JK Lever: “An unflagging genius” for Essex in the Eighties, says Derek Pringle

1979 was the year. First came the B&H Cup and Essex’s inaugural piece of silverware. “That Lord’s final would be high on the list for me,” says Gooch. “Not particularly because I scored a hundred in a match that we won, but much more importantly than that, it was the first ever trophy that Essex had won in their history. They’d been bridesmaids quite a bit and so to get over the line meant a lot for any Essex supporter.”

Floodgates flung open, the first Championship followed soon after. Essex stormed it, winning by 77 points from second-placed Worcestershire. Gooch was with England by this point, so runs were plundered from elsewhere, notably the South African import Kenny McEwen, who would share run-making duties with Gooch for much of the  next decade.

The next followed in 1983. Essex managed the same number of wins and incurred more losses than Middlesex, but bonus points saw them clinch the title by just 16 points, with McEwen again the star, hitting over 2,000 runs for the year. This was also the year when Essex bowled out Surrey for 14. Gooch was playing in that one: “Norbert Phillip 6-4. Neil Foster 4-10. Surrey were 8-8 and we thought we’d get them out for less than 10. They got Sylvester Clarke out of the bar, he didn’t believe they were 4-6 or whatever they were, but they got him out to bat and he managed to slog a four over the slips and that got them up to 14…”

It kept on coming. The key match from the triumphant ’84 season, says Pringle, came at Ilford against Warwickshire, which Essex won after following on. “Alvin Kallicharran was in a rich vein of form and got runs in the first innings but in the second we rolled them for about 110. The pitch was playing pretty well, it was one of those things where we got a few early wickets and Fletcher squeezed the nuts and turned the screws and made them make mistakes.”

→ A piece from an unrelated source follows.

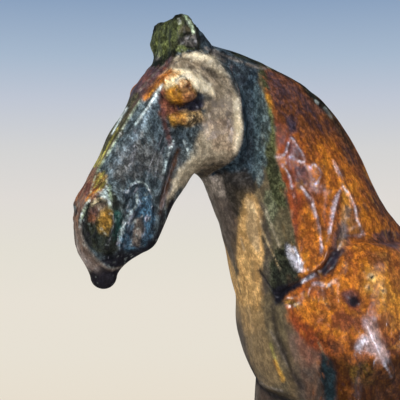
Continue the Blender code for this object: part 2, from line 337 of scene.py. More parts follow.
NOSE_STROKES = [
    Stroke("nasal edge", 1.0, 1.4, NASAL_EDGE),
    Stroke("side ridge of the nose", 1.6, 2.2, NOSE_SIDE_RIDGE),
    Stroke("hollow of the nose side", -1.2, 5.5, [(158, 118), (150, 140), (140, 165), (130, 185)]),
    Stroke("tear line", -0.6, 2.2, TEAR_LINE[1:]),
    Stroke("jaw ridge", 1.0, 1.3, JAW_RIDGE),
    Stroke("jaw groove", -1.6, 2.2, JAW_GROOVE),
    Stroke("swell on the nose side", 0.8, 3.0, [(131, 140), (124, 158), (118, 176)]),
    Stroke("dip beside the swell", -0.7, 3.0, [(142, 130), (138, 150), (132, 172)]),
]
EYE_STROKES = [
    Stroke("eye slit", -2.6, 2.6, EYE_SLIT),
    Stroke("inner corner", -1.2, 2.0, [(158, 92), (161, 98), (165, 104)]),
    Stroke("brow ridge", 2.6, 2.0, BROW_RIDGE),
    Stroke("brow fold", -2.6, 1.8, BROW_FOLD),
    Stroke("outer rim of the lid", 1.3, 2.0, [
        (176, 64.5), (188, 66), (199, 71), (208, 80), (214, 92), (218, 102),
    ]),
    Stroke("lid fold", -1.8, 1.6, LID_FOLD),
    Stroke("front of the lid", 2.4, 3.2, [(158, 94), (162, 86), (168, 79), (176, 75)]),
    Stroke("top of the lid", 1.0, 2.4, [(172, 76), (182, 74), (193, 77), (202, 86)]),
    Stroke("hollow of the outer corner", -0.9, 3.5, [(206, 92), (204, 100), (203, 110)]),
    Stroke("lower lid", 1.6, 2.4, [(166, 112), (175, 118), (185, 120), (196, 115)]),
    Stroke("under the lower lid", -1.0, 2.0, [(167, 127), (180, 130), (193, 127), (200, 120)]),
    Stroke("front brow ridge", 0.9, 2.0, [(148, 98), (157, 87), (166, 77), (174, 70)]),
    Stroke("front brow groove", -0.8, 1.8, [(144, 94), (153, 82), (162, 72), (168, 64)]),
    Stroke("line under the pupil", -1.1, 1.2, [(175, 88), (180, 92), (187, 92), (193, 88)]),
    Stroke("pupil", 1.5, 2.0, [(180, 86), (184, 83), (188, 86)]),
    Stroke("outer corner", -1.2, 3.0, [(198, 94), (204, 97), (208, 99)]),
]
CHEEK_STROKES = [
    Stroke("cheek edge", 0.8, 3.0, CHEEK_EDGE),
    Stroke("groove behind the cheek", -1.6, 5.0, [
        (246, 72), (251, 100), (253, 130), (251, 158), (244, 180),
    ]),
    Stroke("lower cheek ridge", 0.8, 3.0, [(205, 152), (192, 160), (183, 170), (176, 184)]),
    Stroke("hollow before the cheek", -0.8, 3.0, [(199, 136), (188, 148), (180, 160)]),
    Stroke("swell of the cheek", 0.5, 3.5, [(222, 100), (225, 120), (222, 138)]),
    Stroke("scratch under the eye", 0.6, 1.0, [(182, 140), (186, 148), (189, 156)]),
]
MUZZLE_STROKES = [
    Stroke("mouth arch", 1.1, 1.2, MOUTH_ARCH),
    Stroke("hollow in the arch", -0.9, 2.4, [(133, 199), (139, 190), (145, 198)]),
    Stroke("lip edge", 1.1, 1.3, LIP_EDGE),
    Stroke("mouth groove", -2.2, 2.2, MOUTH_GROOVE),
    Stroke("back of the mouth pad", -0.8, 1.8, [(154, 205), (155, 222), (150, 240)]),
    Stroke("swell of the mouth pad", 0.7, 2.2, [(143, 212), (144, 226), (141, 242)]),
    Stroke("nostril", -2.4, 3.0, [(90, 212), (88, 222), (92, 236)]),
    Stroke("nostril rim", 1.1, 1.2, [
        (81, 226), (82, 214), (86, 206), (91, 201), (98, 198), (105, 198), (110, 203),
    ]),
    Stroke("back rim of the nostril", 0.8, 1.6, [(111, 210), (113, 222), (109, 236)]),
    Stroke("nick in the nostril", -0.8, 1.2, [(96, 208), (97, 214), (93, 220)]),
    Stroke("wrinkle over the nostril", 0.6, 1.6, [(100, 184), (97, 190), (92, 196)]),
    Stroke("groove behind the nostril", -0.9, 2.0, [(116, 206), (120, 220), (116, 240)]),
    Stroke("upper lip", 0.6, 2.4, [(98, 244), (110, 250), (122, 246)]),
]
EAR_STROKES = [
    Stroke("ear hollow", -2.4, 3.0, [(190, 33), (188, 42)]),
    Stroke("front rim", 0.9, 1.3, [(176, 46), (178, 36), (182, 26), (187, 20)]),
    Stroke("back rim", 1.0, 1.4, [(188, 17), (194, 27), (197, 37), (197, 46)]),
    Stroke("lower rim", 0.8, 1.3, [(197, 47), (188, 50), (176, 50)]),
    Stroke("groove between the ears", -0.7, 1.2, [(170, 50), (168, 38), (171, 26)]),
    Stroke("ridge between the ears", 0.6, 1.2, [(174, 48), (172, 36), (176, 22)]),
    Stroke("ridge on the poll", 0.8, 1.6, [(206, 48), (218, 55), (230, 64)]),
    Stroke("groove on the poll", -0.8, 1.4, [(208, 52), (220, 60), (231, 70)]),
]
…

By 1986, Allan Border was the overseas star in situ, and his 1,287 runs helped Essex to a fourth Championship in seven years. By then the team was changing.

Essex team celebrates winning the County Championship 1992 after beating Hampshire in the final

Fletcher handed over the reins to Gooch. New stars were emerging. Nasser Hussain recalls coming through in the late Eighties. “They were real, good characters. Defined me as a person. Because any issues they had, they’d just get them out in the open. If you changed between Foster, Pringle, and Don Topley, as I did, every hour there would be an argument about everything to do with life on and off the cricket field. But the next day, they would turn up and get on with it.

“Old-school cricket, but very, very good cricketers. People ask me, ‘Do you wish you played in the present era?’ I’m pleased that I tasted both eras of cricket. The old school? There was nothing wrong with the old school. Yeah, they played hard on and off the field. They enjoyed themselves. They worked hard. They were bloody successful. They were a good set of lads who stuck up for each other. And there were some seriously good cricketers in there. The standards back then were phenomenal.”

There would still be room for a couple more. By the early Nineties, Graham Gooch was imperious. The England captain and the best opening batsman in the world, his sheer presence was enough to secure titles in 1991 and 1992. He may, by then, have been the central pole around which all the assorted lumber of English cricket would be draped, yet there he’d be at Chelmsford, loping down the pavilion steps in his white lid, weighing that clump of Surridge in his hands the morning after repelling the fastest, ugliest and cruellest men in world cricket. “Playing for Essex meant as much for Gooch as playing for England,” Pringle says. “He dedicated equal space in his mind and body to both.”

It couldn’t last. It never does. Make Nasser captain, Pringle had said to the committee, as he prepared to bow out (an ageing Gooch would soon follow), “and they told me I needed my head looking at. People thought Nasser was a bit of a brat, but I thought, ‘Give him some authority and responsibility and you’ll see a different bloke.’ I could see the passion that was driving through.”

But they didn’t give Nasser the captaincy. Essex’s loss would be England’s gain. For the first time, perhaps, in their garbled and fleetingly glorious history, Essex played it safe. And safe never really did suit them.